The trial that focused on women only, just like ours, was the Woman’s Health Initiative. The difference between these trials was the patients’ age: our patients were younger. The authors enrolled population of 36 282 postmenopausal woman. Supplementation of vitamin D and calcium didn’t result in decreased number of hypertensive patients [21]. The weakness of this study was that patients received very low vitamin D dose (400 IU/day), which could result in increasing 25(OH)D blood level only by 2 ng/mL. The dose for vitamin D supplementation remains debated, with recommendations varying by country, usually oscillating around 1000 IU/day [22], The most similar trial to ours, with population of 1484 non-obese, young women (median age was 43) without hypertension suggested that lower plasma 25(OH)D levels are independently associated with a higher risk of incident hypertension [23]. Those results match with our outcome.

The inverse association between 25(OH)D plasma level and HTN may be explained by the fact that vitamin D is an excellent marker of good health, being connected with healthy lifestyle, young age and normal body weight [24]. Others claim that vitamin D inhibits renin expression [25, 26]. Additional pathway of vitamin D lowering BP may be connected with parathyroid hormone (PTH).
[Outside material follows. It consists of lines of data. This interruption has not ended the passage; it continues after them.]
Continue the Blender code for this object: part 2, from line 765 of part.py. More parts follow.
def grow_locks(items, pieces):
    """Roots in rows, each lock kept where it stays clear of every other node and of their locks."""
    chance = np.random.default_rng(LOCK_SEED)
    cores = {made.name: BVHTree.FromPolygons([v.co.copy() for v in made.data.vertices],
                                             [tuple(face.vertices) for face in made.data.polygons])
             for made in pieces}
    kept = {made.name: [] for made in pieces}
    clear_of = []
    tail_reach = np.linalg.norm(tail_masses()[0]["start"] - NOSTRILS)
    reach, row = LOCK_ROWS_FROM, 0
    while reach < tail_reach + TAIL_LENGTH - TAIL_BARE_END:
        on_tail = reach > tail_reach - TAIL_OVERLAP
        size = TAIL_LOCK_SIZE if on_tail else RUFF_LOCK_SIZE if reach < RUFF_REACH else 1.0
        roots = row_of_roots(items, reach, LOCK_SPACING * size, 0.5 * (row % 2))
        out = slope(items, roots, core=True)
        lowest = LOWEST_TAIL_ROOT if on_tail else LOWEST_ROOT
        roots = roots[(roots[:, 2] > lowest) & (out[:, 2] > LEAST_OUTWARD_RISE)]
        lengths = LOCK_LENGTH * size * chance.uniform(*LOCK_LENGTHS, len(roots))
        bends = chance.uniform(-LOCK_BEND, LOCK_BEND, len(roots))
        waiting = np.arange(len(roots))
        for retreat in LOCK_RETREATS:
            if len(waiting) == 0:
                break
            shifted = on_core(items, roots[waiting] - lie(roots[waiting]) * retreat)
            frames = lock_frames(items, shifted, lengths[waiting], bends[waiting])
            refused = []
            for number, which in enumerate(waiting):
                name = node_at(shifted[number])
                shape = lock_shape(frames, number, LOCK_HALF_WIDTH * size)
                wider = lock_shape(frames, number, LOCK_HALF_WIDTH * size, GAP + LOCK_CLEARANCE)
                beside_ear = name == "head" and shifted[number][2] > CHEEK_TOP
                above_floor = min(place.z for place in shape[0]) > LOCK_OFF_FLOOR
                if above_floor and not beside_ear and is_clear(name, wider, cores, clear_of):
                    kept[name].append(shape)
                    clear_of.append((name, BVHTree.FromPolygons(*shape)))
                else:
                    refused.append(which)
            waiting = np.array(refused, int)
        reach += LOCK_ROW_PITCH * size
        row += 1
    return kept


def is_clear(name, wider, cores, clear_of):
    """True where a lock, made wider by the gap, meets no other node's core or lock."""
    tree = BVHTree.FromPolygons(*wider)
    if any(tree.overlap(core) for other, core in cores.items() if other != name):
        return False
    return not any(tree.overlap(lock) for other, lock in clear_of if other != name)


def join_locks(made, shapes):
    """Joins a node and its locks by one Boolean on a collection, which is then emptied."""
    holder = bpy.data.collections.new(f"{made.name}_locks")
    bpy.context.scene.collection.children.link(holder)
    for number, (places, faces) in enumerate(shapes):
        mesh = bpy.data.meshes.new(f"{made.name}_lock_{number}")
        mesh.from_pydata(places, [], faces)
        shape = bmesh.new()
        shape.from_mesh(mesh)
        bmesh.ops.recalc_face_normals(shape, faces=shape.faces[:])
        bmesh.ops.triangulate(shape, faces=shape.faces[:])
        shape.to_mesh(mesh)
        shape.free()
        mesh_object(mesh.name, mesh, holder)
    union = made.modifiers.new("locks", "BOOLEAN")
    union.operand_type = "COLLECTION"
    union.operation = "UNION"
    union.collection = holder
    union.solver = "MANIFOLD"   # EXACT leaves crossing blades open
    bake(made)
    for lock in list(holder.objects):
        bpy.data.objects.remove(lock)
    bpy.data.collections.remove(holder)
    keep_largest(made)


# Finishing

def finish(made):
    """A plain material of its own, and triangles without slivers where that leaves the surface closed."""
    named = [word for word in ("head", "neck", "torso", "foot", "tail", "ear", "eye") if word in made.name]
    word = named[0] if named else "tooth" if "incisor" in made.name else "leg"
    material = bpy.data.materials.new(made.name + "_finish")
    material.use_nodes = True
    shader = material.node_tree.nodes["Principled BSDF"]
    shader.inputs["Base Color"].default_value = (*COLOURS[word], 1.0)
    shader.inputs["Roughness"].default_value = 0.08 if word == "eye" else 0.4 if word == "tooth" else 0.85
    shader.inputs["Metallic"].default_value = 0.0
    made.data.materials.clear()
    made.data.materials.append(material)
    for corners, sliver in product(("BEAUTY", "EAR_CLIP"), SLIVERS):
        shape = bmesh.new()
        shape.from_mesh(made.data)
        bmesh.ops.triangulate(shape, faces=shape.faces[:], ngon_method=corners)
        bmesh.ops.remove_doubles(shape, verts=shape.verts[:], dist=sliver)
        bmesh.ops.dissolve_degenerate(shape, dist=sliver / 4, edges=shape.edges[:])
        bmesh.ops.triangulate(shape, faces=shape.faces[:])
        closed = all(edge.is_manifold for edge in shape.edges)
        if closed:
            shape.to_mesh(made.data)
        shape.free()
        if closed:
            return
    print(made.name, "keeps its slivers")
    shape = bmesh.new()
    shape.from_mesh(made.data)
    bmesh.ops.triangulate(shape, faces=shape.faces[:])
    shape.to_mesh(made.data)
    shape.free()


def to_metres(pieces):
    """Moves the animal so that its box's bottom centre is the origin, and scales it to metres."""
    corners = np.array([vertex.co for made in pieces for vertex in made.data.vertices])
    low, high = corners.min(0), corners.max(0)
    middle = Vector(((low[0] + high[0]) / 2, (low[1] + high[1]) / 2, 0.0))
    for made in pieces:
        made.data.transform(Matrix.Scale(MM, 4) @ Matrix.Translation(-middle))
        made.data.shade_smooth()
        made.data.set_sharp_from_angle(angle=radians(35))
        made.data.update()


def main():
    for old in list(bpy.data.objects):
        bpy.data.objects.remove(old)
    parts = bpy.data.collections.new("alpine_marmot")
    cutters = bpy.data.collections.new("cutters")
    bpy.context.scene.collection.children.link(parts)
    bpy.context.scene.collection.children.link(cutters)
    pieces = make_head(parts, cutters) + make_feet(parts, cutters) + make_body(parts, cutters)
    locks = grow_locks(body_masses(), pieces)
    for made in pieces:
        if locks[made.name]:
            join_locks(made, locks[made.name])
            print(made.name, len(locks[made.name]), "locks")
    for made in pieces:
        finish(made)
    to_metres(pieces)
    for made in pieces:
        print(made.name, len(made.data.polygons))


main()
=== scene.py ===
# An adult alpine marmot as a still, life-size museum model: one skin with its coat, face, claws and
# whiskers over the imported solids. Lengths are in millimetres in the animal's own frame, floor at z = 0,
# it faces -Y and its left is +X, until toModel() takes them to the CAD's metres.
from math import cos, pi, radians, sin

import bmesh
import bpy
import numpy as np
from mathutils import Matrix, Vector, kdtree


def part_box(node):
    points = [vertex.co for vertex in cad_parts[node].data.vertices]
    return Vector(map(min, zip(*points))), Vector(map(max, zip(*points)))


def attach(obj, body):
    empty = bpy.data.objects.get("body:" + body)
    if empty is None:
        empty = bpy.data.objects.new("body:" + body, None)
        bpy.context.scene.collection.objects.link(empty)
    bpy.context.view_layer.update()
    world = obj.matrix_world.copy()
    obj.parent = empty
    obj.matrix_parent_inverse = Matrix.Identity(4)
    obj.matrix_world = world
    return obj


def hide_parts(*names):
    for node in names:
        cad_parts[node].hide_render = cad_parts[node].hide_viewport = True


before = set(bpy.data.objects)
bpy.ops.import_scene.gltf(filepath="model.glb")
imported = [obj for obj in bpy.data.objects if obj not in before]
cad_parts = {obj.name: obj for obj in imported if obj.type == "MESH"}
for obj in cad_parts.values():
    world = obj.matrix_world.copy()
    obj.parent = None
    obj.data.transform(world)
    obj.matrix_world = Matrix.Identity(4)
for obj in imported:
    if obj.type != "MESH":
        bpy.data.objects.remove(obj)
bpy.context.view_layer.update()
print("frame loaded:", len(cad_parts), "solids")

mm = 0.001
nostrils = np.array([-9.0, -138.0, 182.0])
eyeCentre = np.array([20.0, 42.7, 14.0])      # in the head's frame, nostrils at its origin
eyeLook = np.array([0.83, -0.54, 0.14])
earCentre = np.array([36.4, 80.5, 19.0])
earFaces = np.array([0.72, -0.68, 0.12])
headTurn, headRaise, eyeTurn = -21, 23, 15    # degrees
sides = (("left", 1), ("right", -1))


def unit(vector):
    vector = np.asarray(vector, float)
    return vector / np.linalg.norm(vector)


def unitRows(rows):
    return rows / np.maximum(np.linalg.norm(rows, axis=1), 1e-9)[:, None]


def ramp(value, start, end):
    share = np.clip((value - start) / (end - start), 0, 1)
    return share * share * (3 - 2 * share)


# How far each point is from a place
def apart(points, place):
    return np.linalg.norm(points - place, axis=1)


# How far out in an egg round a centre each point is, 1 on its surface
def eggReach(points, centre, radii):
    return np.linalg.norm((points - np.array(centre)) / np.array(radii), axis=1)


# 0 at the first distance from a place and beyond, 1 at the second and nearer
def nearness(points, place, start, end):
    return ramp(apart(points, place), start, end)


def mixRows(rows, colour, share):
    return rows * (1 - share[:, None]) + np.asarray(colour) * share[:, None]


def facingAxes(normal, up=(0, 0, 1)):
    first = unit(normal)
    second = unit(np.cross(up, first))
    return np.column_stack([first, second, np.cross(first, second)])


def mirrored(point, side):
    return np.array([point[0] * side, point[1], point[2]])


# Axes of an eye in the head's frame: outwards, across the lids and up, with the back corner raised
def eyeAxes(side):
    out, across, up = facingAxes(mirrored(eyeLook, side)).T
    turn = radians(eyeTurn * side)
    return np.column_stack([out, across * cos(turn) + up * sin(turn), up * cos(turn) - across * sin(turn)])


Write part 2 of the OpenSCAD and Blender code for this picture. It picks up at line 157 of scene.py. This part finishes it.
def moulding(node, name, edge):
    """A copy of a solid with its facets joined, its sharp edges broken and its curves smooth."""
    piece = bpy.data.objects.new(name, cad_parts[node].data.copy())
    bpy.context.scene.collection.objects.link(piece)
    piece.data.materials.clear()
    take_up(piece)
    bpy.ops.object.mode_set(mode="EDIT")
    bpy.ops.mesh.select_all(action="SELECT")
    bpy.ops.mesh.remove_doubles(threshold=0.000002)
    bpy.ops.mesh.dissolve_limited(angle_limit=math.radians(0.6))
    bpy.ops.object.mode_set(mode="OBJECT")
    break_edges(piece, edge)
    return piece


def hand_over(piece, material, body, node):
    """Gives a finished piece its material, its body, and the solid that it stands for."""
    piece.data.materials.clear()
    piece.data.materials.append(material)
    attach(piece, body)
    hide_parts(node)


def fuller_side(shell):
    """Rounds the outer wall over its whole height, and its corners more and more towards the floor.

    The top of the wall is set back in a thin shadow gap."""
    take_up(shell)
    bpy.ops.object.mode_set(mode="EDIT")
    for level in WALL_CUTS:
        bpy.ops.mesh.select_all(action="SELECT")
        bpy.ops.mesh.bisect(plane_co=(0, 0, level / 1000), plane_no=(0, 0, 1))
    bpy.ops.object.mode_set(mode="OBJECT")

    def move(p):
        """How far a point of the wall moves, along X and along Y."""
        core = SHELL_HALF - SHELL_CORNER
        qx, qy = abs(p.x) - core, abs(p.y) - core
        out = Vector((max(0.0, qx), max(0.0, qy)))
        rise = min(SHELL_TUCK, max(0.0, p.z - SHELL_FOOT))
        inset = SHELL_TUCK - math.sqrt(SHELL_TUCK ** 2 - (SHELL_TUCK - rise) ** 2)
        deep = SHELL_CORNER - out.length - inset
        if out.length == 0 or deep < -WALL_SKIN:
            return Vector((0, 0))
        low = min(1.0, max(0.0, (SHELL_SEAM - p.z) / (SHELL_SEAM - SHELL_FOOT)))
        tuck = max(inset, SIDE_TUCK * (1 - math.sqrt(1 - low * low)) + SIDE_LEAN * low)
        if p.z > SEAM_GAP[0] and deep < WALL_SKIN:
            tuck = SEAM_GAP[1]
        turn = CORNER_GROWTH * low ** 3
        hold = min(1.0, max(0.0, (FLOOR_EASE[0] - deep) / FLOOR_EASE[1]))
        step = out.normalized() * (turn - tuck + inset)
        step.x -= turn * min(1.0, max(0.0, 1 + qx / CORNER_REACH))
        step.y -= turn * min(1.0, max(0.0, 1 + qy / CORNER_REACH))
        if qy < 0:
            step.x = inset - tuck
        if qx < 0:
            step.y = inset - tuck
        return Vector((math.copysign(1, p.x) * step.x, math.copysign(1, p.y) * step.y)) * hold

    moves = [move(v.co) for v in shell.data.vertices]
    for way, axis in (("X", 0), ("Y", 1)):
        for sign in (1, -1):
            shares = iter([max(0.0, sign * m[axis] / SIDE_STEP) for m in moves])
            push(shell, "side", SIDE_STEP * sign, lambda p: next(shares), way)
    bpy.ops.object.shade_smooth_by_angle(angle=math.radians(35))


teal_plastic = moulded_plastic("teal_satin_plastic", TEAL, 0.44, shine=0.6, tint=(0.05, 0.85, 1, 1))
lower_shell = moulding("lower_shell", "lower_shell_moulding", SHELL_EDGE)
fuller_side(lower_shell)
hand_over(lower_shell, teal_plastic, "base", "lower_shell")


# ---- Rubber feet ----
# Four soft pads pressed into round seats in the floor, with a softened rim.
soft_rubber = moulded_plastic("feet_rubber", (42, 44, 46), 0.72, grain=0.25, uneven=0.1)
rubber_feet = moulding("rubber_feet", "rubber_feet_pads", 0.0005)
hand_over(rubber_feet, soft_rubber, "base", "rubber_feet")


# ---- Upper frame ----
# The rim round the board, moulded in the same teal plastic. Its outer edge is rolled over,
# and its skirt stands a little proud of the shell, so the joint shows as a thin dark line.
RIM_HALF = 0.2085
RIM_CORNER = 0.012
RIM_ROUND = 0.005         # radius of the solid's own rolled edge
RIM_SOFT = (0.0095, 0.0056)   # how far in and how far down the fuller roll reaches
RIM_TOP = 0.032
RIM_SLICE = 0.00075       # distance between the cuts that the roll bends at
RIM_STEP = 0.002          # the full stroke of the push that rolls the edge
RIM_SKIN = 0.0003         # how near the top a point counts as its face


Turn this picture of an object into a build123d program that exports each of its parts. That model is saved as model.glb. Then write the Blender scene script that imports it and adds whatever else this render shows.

PTH is connected with increased BP, myocardial hypertrophy and ventricular arrhythmias [23]. Secretion of PTH is inhibited by vitamin D [27]. What is more, expression of lα-hydroxylase can be downregulated by PTH [27]. This leads to the conclusion that there is a feedback loop between vitamin D metabolism and PTH. Of course, to discuss all the additional findings and suggestions of the pathogenesis another article would be needed.


Connection between vitamin D deficiency and hypertension has been raised in many trials resulting in mixed outcomes, with advantage of the ones suggesting clear connection of HTN with 25 (OH)D serum level. Additionally, the association between vitamin D deficiency and HTN is still unknown. That is why discussed issue requires more and much bigger clinical trials to understand it better. However, our trial suggests how important supplementation of vitamin D may be in the group of high cardiovascular risk woman.